■ AIM OF THE TASK ■
Extract, unchanged, each line of the listing below from its first line through the line that contains "corner_round = 0.5", inclusive, and nothing else.

[Source records]
_ _ _ _ _

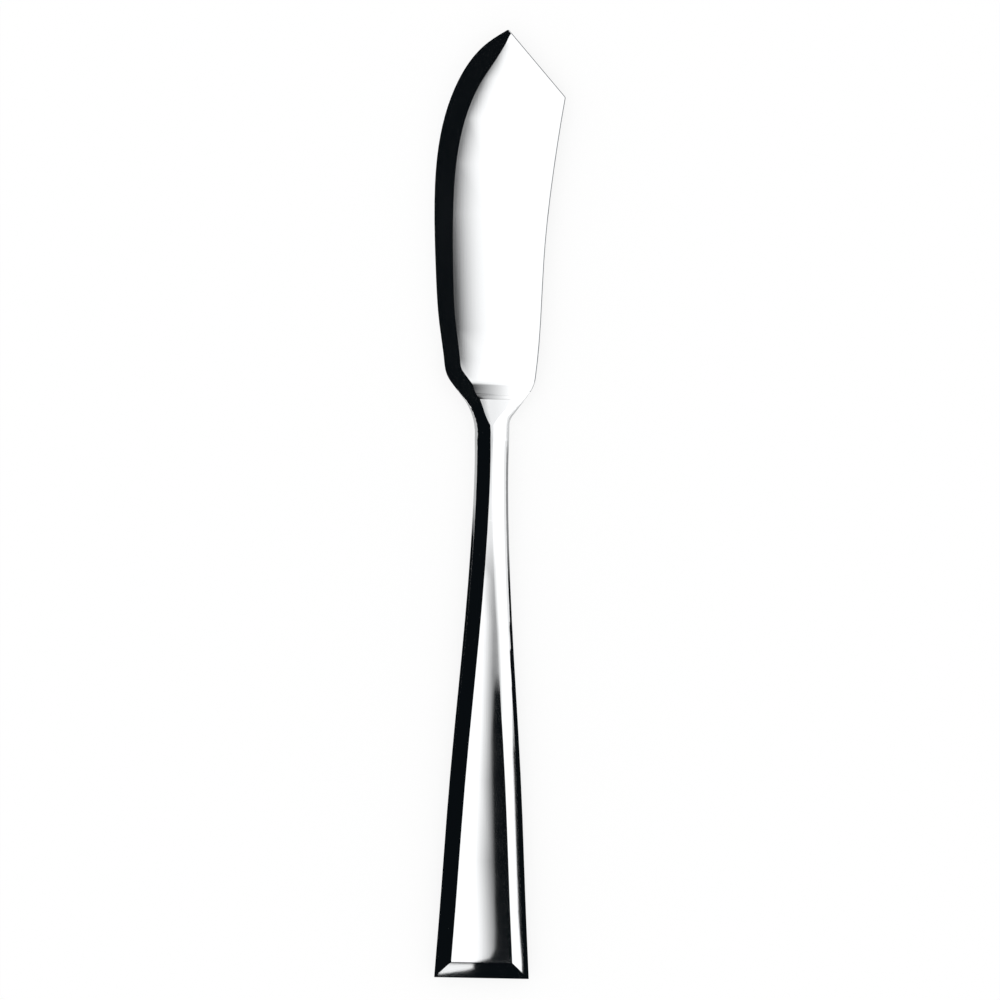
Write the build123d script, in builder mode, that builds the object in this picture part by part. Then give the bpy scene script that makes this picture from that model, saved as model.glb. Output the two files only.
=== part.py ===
from build123d import *
import math
import os

# Fish knife with a hollow handle, lying flat on the back face of its handle, which is at Z = 0.
# The origin is on that face, on the handle's axis and in the middle of its grip. The tip points to +Y and
# the cutting edge faces +X. The knife is the same on both faces, so the blade is made as its front half and
# mirrored.

# Overall sizes, in millimetres
overall_length = 210.0
handle_length = 128.0
bolster_length = 9.0
grip_middle = 60.0

# Handle
butt_width = 20.95
neck_width = 7.6
handle_thickness = 7.0
side_wall_height = 3.1
bevel_width = 3.5
end_bevel_length = 3.6
shell_wall = 0.9
side_round = 1.8
flat_trim = 0.1

# Outline of the blade, with its reaches measured from the handle's axis
spine_reach = 13.7
edge_reach = 14.85
heel_reach = 9.4
tip_offset = 1.9
point_length = 14.8
heel_setback = 4.8
tip_round = 0.5
tip_turn = 4.0
corner_round = 0.5

# Sections of the blade
spine_thickness = 0.6
spine_round = 0.15
crown_thickness = 2.1
crown_reach = 5.4
edge_thickness = 1.0
edge_lift = 0.1
spine_bevel_width = 4.65
spine_bevel_growth = 75.0
tip_bevel_width = 1.0
tip_bevel_length = 14.0
distal_length = 30.0
distal_drop = 0.25

# Root, bolster, spigot and tang
root_length = 2.8
root_rise = 0.7
tongue_length = 5.7
spine_neck_length = 1.3
edge_neck_length = 3.4
change_start = 2.8
change_length = 8.3
side_round_end = 12.0
spigot_length = 3.0
spigot_clearance = 0.1
tang_length = 48.0
tang_width = 4.0
tang_end_width = 2.8
tang_thickness = 2.2

# How far a cut runs past what it cuts, how far its round stands out of the metal, and its stations
overrun = 0.8
bite_share = 0.01
station_spacing = 1.25

# Stations along the handle from the butt to the mouth: share of the length, share of the flare that is left
flare_shares = (
    (0.0, 1.0),
    (0.05, 0.944),
    (0.2, 0.787),
    (0.42, 0.547),
    (0.6, 0.296),
    (0.8, 0.067),
    (0.9, 0.0),
    (1.0, 0.0),
)

# Points of the outline: share of the blade's length from the crease, share of the reach on its side
spine_shares = (
    (0.0902, 0.788),
    (0.213, 0.896),
    (0.33, 0.956),
    (0.49, 1.0),
    (0.69, 0.949),
    (0.853, 0.675),
    (0.956, 0.244),
)
shoulder_shares = ((0.002, 0.4745), (0.0455, 0.679))
edge_shares = ((0.189, 0.69), (0.402, 0.734), (0.604, 0.835))
heel_shares = ((-0.0451, 0.468), (0.021, 0.872))

butt_y = -grip_middle
crease_y = butt_y + handle_length
mouth_y = crease_y - bolster_length
tip_y = butt_y + overall_length
distal_y = tip_y - distal_length
half_thickness = handle_thickness / 2
half_neck = neck_width / 2
side_half = side_wall_height / 2
bevel_rise = half_thickness - side_half
bevel_slope = bevel_rise / bevel_width
face_slope = (crown_thickness - edge_thickness) / 2 / (crown_reach + edge_reach)
axis_face = crown_thickness / 2 - crown_reach * face_slope
crease_height = axis_face + root_rise
tongue_slope = (half_thickness - crease_height) / tongue_length
mid_plane = Plane.XY.offset(half_thickness)
os.makedirs("parts", exist_ok=True)


def mix(start, end, share):
    """Value between two others."""
    return start + (end - start) * share


def ease(distance, length):
    """Share of a change made over a length, which starts and ends gently."""
    share = min(max(distance / length, 0), 1)
    return share * share * (3 - 2 * share)


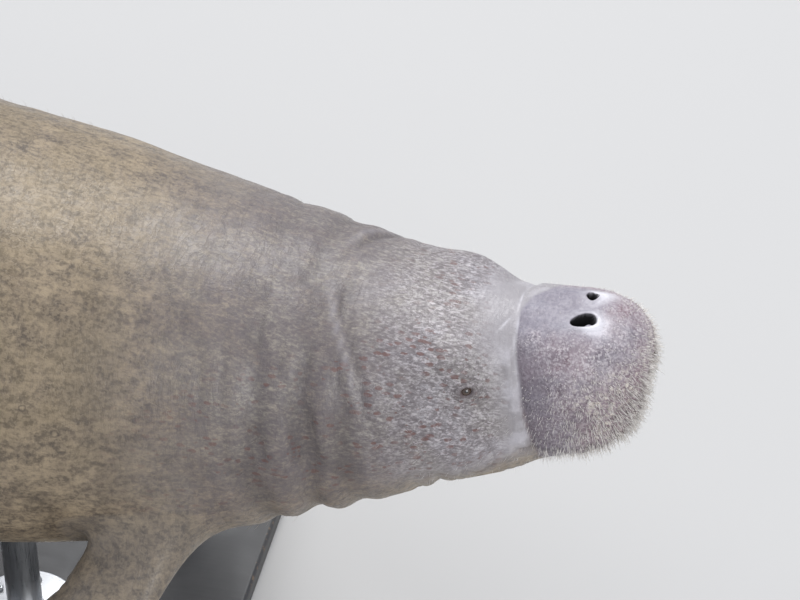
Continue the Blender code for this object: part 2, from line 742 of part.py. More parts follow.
def base_node(board):
    """The flat base, with round corners and a bevel round its top edge."""
    corners = []
    for cx, cy, start in ((1, 1, 0), (-1, 1, 90), (-1, -1, 180), (1, -1, 270)):
        middle = (cx * (BASE_SIZE[0] / 2 - BASE_CORNER), cy * (BASE_SIZE[1] / 2 - BASE_CORNER))
        for turn in range(0, 91, 15):
            a = math.radians(start + turn)
            corners.append((middle[0] + BASE_CORNER * math.cos(a), middle[1] + BASE_CORNER * math.sin(a)))
    bm = bmesh.new()
    rings = []
    for height, inset in ((0.0, 0.0), (BASE_SIZE[2] - BASE_BEVEL, 0.0), (BASE_SIZE[2], BASE_BEVEL)):
        shrink = (1 - 2 * inset / BASE_SIZE[0], 1 - 2 * inset / BASE_SIZE[1])
        rings.append([bm.verts.new((x * shrink[0], y * shrink[1], height)) for x, y in corners])
    for first, second in zip(rings, rings[1:]):
        join_rings(bm, first, second)
    bm.faces.new(rings[0])
    bm.faces.new(rings[-1])
    return new_object("stand_base", bm, board, math.radians(30))


def rod_node(label, s, metal, carried):
    """One rod with its foot flange, let into a fitted hole in the part of the body that it carries."""
    x = float(posed((s, 0.0, -0.3))[0])
    foot = BASE_SIZE[2] + TOUCH_GAP
    top = belly_bottom(x) + ROD_DEPTH_IN_BODY
    profile = (
        (FLANGE_RADIUS, foot),
        (FLANGE_RADIUS, foot + FLANGE_THICKNESS - FLANGE_BEVEL),
        (FLANGE_RADIUS - FLANGE_BEVEL, foot + FLANGE_THICKNESS),
        (ROD_RADIUS, foot + FLANGE_THICKNESS),
        (ROD_RADIUS, top),
    )
    turned(f"stand_rod_{label}", profile, (x, 0.0), metal)
    hole = ((ROD_RADIUS + TOUCH_GAP, foot), (ROD_RADIUS + TOUCH_GAP, top + TOUCH_GAP))
    cutter = as_cutter(turned("rod_hole", hole, (x, 0.0), None))
    apply_boolean(carried, cutter, "DIFFERENCE")
    bpy.data.objects.remove(cutter)


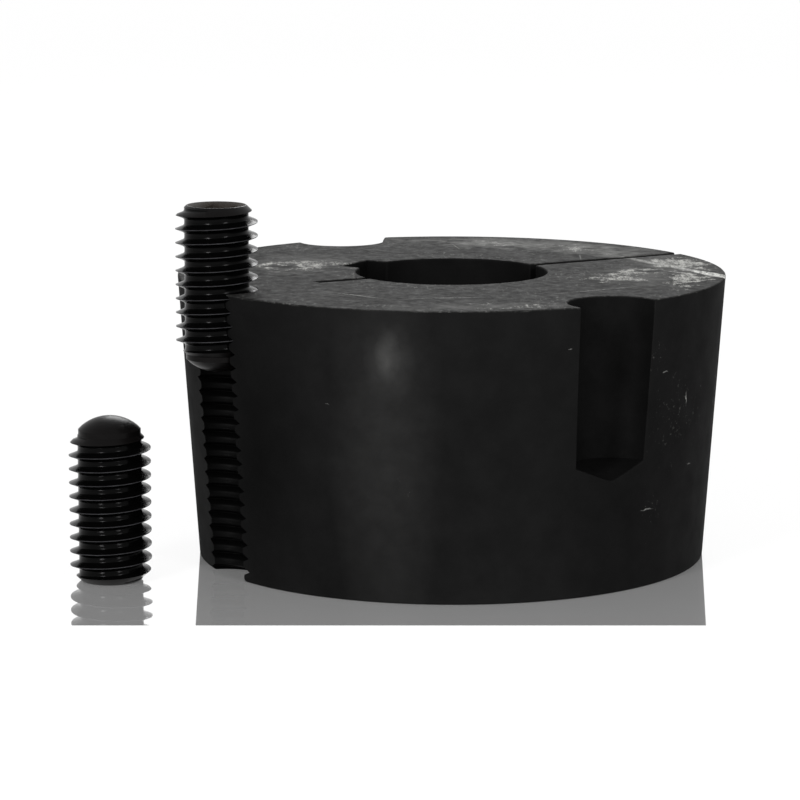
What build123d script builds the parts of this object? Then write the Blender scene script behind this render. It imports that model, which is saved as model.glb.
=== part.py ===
"""Split taper bush that locks a pulley or sprocket hub onto a shaft, with its two set screws.

All sizes are in millimetres. The origin is on the bore axis at the small end face, +Z runs along
the axis towards the large end, and the keyway opens towards +X. Angles go anticlockwise from +X.
The threads of the screws and of the jacking half-hole are plain here, at their outside diameter.
"""
from build123d import *
import os
from math import cos, radians, sin, tan

# ---- the turned cone ----
LARGE_END_DIAMETER = 85.7
LENGTH = 44.45
TAPER_HALF_ANGLE = 4.0
EDGE_BREAK = 0.4

# ---- bore, keyway and saw cuts ----
BORE_DIAMETER = 30.0
KEYWAY_WIDTH = 8.0
KEYWAY_DEPTH = 3.3
SAW_WIDTH = 1.6
SLIT_ANGLE = 242.0
RELIEF_WALL_SHARE = 0.32        # how much of the wall the relief slit goes through

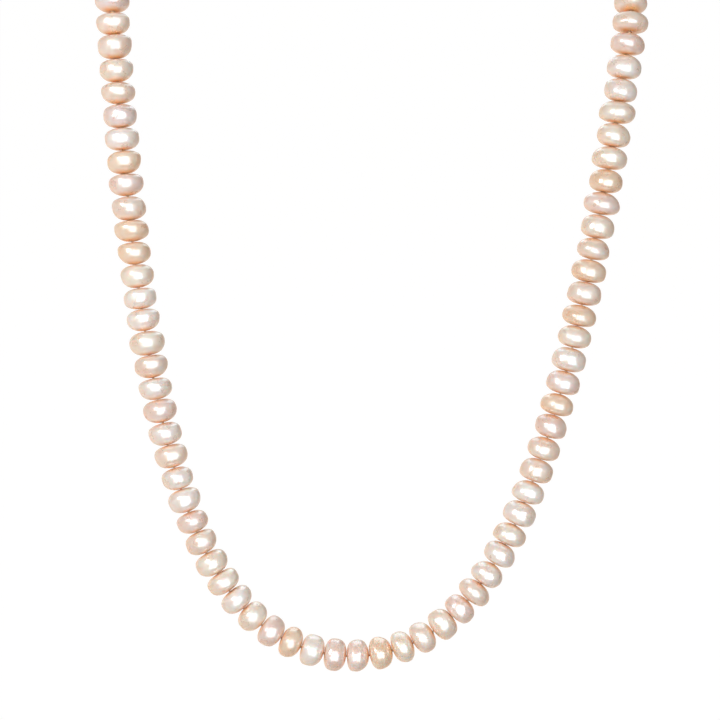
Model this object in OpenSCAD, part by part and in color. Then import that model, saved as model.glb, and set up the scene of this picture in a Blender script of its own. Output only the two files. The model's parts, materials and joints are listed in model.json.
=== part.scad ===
// A single strand of button-shaped freshwater pearls on silk, closed by a lobster clasp.
//
// Millimetres, +Z up. The necklace hangs as it is worn. The origin is the middle of the clasp,
// where the strand rests on the nape of the neck. The wearer faces -Y. The front drop hangs in
// a vertical plane parallel to XZ, and the neck part curves back and up from it to the nape.
//
// The strand is a row of stations, which are the points between neighbouring pearls, numbered
// from 0 at the lowest point up to the clasp on each side. Every pearl lies on the straight line
// between two stations, so its drill hole and the silk inside it follow that line.

/* [Pearls] */
// Width of a pearl across the strand, at the top of the front drop
pearl_width = 6.7; // [6:0.1:7.2]
// Width of the pearls at the lowest point
bottom_pearl_width = 6.1; // [5.6:0.1:7]
// How much wider or narrower single pearls are
width_spread = 0.35; // [0:0.05:0.5]
// Average distance from one pearl to the next along the strand
pearl_pitch = 4.35; // [4.1:0.05:4.6]
// Share by which single pearls are thicker or thinner
pitch_spread = 0.07; // [0:0.01:0.1]
// Share of the thickness that lies on the flatter side of a pearl
flat_share = 0.44; // [0.38:0.02:0.5]
// Diameter of the drill hole
drill_d = 0.8; // [0.7:0.05:1]
// Closest that neighbouring pearls come to each other
least_gap = 0.05; // [0.03:0.01:0.1]

/* [Front drop] */
// Half width of the curve's round lower part
drop_curve = 13.2; // [12:0.1:15]
// Rise of the curve against a plain hanging chain
drop_rise = 0.463; // [0.4:0.01:0.6]
// Angle in degrees that the drop can swing each way at every bend
bend_limit = 12; // [8:1:14]

/* [Neck] */
// Number of pearls on each side between the drop and the clasp
neck_count = 17; // [16:1:18]
// Distance from the plane of the drop back to the nape
neck_depth = 44; // [42:1:46]
// Height of the nape over the top of the drop
neck_rise = 36; // [34:1:38]

/* [Silk] */
// Diameter of the silk thread
silk_d = 0.5; // [0.4:0.05:0.6]
// Clearance between the ends of two lengths of silk where the strand bends
silk_gap = 0.12; // [0.1:0.01:0.2]
// Diameter of the knot inside each bead tip
knot_d = 1.7; // [1.4:0.1:2]

/* [Clasp] */
// Diameter of a bead tip's cup
tip_d = 3.8; // [3.6:0.1:4]
// Wall of a bead tip's cup
tip_wall = 0.4; // [0.3:0.05:0.5]
// Diameter of the rings' wire
ring_wire = 0.8; // [0.7:0.05:0.8]
// Diameter of the loop wire on the bead tips and the lobster
loop_wire = 0.7; // [0.6:0.05:0.8]
// Thickness of the lobster's body
lobster_t = 2; // [1.8:0.1:2]
// Thickness of the lobster's lever
lever_t = 0.9; // [0.8:0.05:0.9]
// Diameter of the rivet that the lever turns on
rivet_d = 0.8; // [0.7:0.05:0.9]

/* [Hidden] */

left = -1;
right = 1;

// Smoothness of curves, outlines, silk and round faces
path_steps = 160;
profile_steps = 6;
silk_sides = 8;
round_fn = 48;
wire_fn = 24;

// Pearls on each side of the lowest point that stay together
bottom_count = 4;
// Links in the drop above them, with two pearls on each side
link_count = 14;
// Distance from the middle of the clasp to the last pearl
clasp_half = 14;
// Outer diameter of the jump ring and the end ring
ring_d = 4.6;

// Roundness of a pearl's two sides. Lower values are squarer.
flat_swell = 0.86;
dome_swell = 0.97;

drop_count = bottom_count + 2 * link_count;
strand_count = drop_count + neck_count;

// Colours
peach = "#F3D9C6";
rose = "#EBCFC8";
cream = "#F6E8D8";
mauve = "#E2CBCB";
silk_colour = "#F0DCC8";
gold = "#D9B25F";

// ---- Curves ----------------------------------------------------------------------------

function cosh(u) = (exp(u) + exp(-u)) / 2;

// Running lengths along a list of points, as [length, index] pairs to look places up in
function run_lengths(points) = [
    for (i = 0, run = 0; i < len(points); i = i + 1,
         run = run + (i < len(points) ? norm(points[i] - points[i - 1]) : 0))
    [run, i]
];

// The point at a length along a list of points
function along(points, lengths, run) =
    let (place = lookup(run, lengths),
         i = min(floor(place), len(points) - 2))
    points[i] + (place - i) * (points[i + 1] - points[i]);

// Right half of the front drop, from its lowest point up, drawn about that point. Its reach is
// long enough for every pearl of the drop.
drop_reach = 3.95;
drop_line = [
    for (i = [0 : path_steps])
    let (u = drop_reach * i / path_steps)
    [drop_curve * u, 0, drop_rise * drop_curve * (cosh(u) - 1)]
];
drop_lengths = run_lengths(drop_line);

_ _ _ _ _

■ THE OUTPUT ■
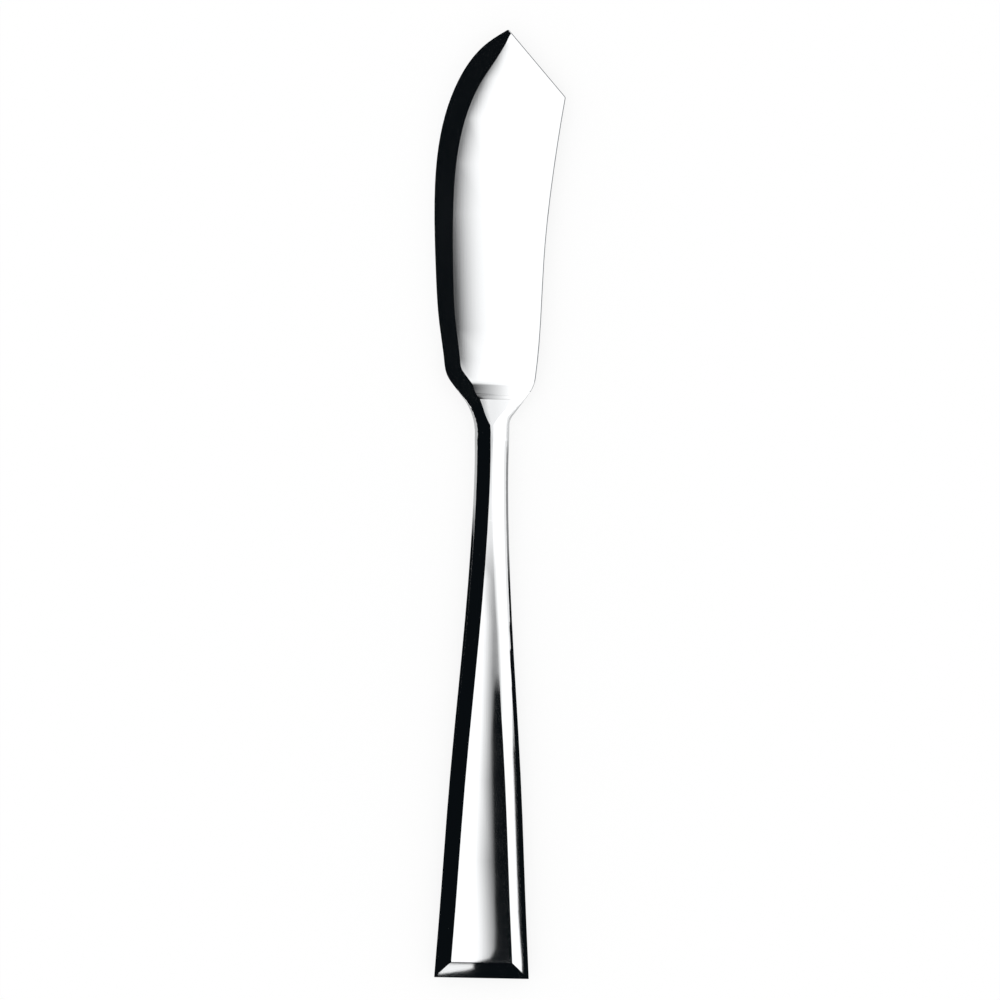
Write the build123d script, in builder mode, that builds the object in this picture part by part. Then give the bpy scene script that makes this picture from that model, saved as model.glb. Output the two files only.
=== part.py ===
from build123d import *
import math
import os

# Fish knife with a hollow handle, lying flat on the back face of its handle, which is at Z = 0.
# The origin is on that face, on the handle's axis and in the middle of its grip. The tip points to +Y and
# the cutting edge faces +X. The knife is the same on both faces, so the blade is made as its front half and
# mirrored.

# Overall sizes, in millimetres
overall_length = 210.0
handle_length = 128.0
bolster_length = 9.0
grip_middle = 60.0

# Handle
butt_width = 20.95
neck_width = 7.6
handle_thickness = 7.0
side_wall_height = 3.1
bevel_width = 3.5
end_bevel_length = 3.6
shell_wall = 0.9
side_round = 1.8
flat_trim = 0.1

# Outline of the blade, with its reaches measured from the handle's axis
spine_reach = 13.7
edge_reach = 14.85
heel_reach = 9.4
tip_offset = 1.9
point_length = 14.8
heel_setback = 4.8
tip_round = 0.5
tip_turn = 4.0
corner_round = 0.5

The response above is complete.